T I T E L : |
So Close to Paradise |
R E G I E : |
Wang Xiaoshuai |
M E T : |
Wang Tong, Shi Yu, Guo Tao, Wu Tao |
In: Cinema de Balie, Amsterdam
Neorealisme uit Chinese haven
Door DANA LINSSEN
Meer nog dan in zijn meest
recente film Beijing Bicycle, die op het Filmfestival Berlijn in
première ging, betoont de Chinese filmmaker Wang Xiaoshuai zich
in zijn twee na laatste film So Close to Paradise (die al in 1999
in Cannes voor het eerst te zien was, en nog vier jaar eerder werd
gedraaid) een hedendaagse erfgenaam van de neorealistische filmstijl.
Geen modieus gezwiep met camera's, geen scheve kadreringen die voor een
realistisch tintje moeten zorgen, maar tamelijk strak gecomponeerde
straatbeelden die op een andere manier hun authenticiteit bewijzen. In
zijn derde speelfilm, de opvolger van het mysterieuze Frozen
(1997), vertelt Wang Xiaoshuai (Sjanghai, 1966) met minieme middelen de
geschiedenis van twee plattelandsbewoners die halverwege de jaren
tachtig naar de stad trekken om hun fortuin te maken. Dong Zhi, de
verteller van de film, gelooft in eerlijk werk en neemt een baantje in
de haven aan. Zijn vriend Goa Ping heeft grotere ambities en raakt al
snel verstrikt in een crimineel milieu. De gijzeling van een
nachtclubzangeres drijft hun vriendschap op de spits.

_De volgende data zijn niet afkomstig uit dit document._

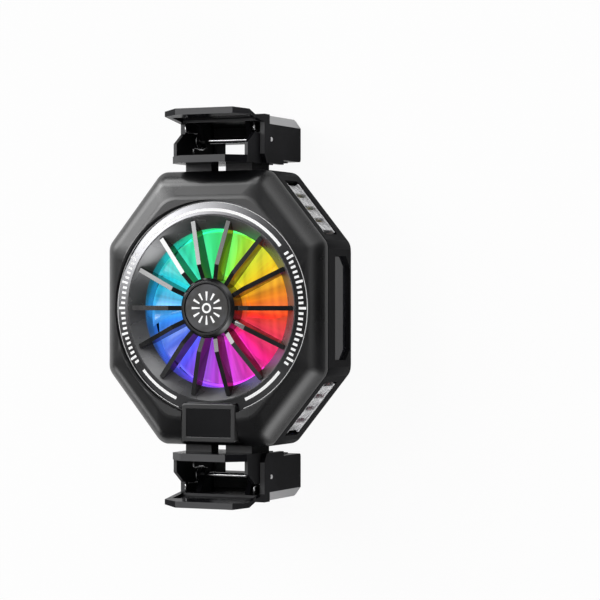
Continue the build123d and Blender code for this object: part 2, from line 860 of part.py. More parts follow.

Het gebruik van een voice-over en de verder spaarzame dialogen geven aan
voor hoe weinig geld en middelen de film gedraaid is. De straattaferelen
zijn onopgesmukt en geven soms goed getroffen impressies van het leven
in de steegjes en de eethuisjes van Chinese steden waar een filmcamera
zich doorgaans niet beweegt. Op z'n beste momenten doet So Close to
Paradise denken aan de naoorlogse Italiaanse films waarin de
alledaagse worsteling om het bestaan werd geportretteerd. Wat dat
betreft is Wang een duidelijk spreekbuis van een generatie filmmakers
die de straat voor zichzelf laat spreken. Vaker echter maakt So Close
to Paradise een willekeurige en onevenwichtige indruk. Stilistisch
vertaalt zich dat in veel beelden van mensen die eten, lopen, werken,
rondhangen, zonder dat hen handelingen zijn aangereikt of dialogen in de
mond worden gelegd die moeten verklaren wie ze zijn en wat ze doen. Een
ongetwijfeld ook uit nood geboren voorkeur voor natuurlijk licht zorgt
voor een palet waarin gloeilamprood en neonblauw overheersen, evenals
het charmant verwassen grijsgroen van de havens.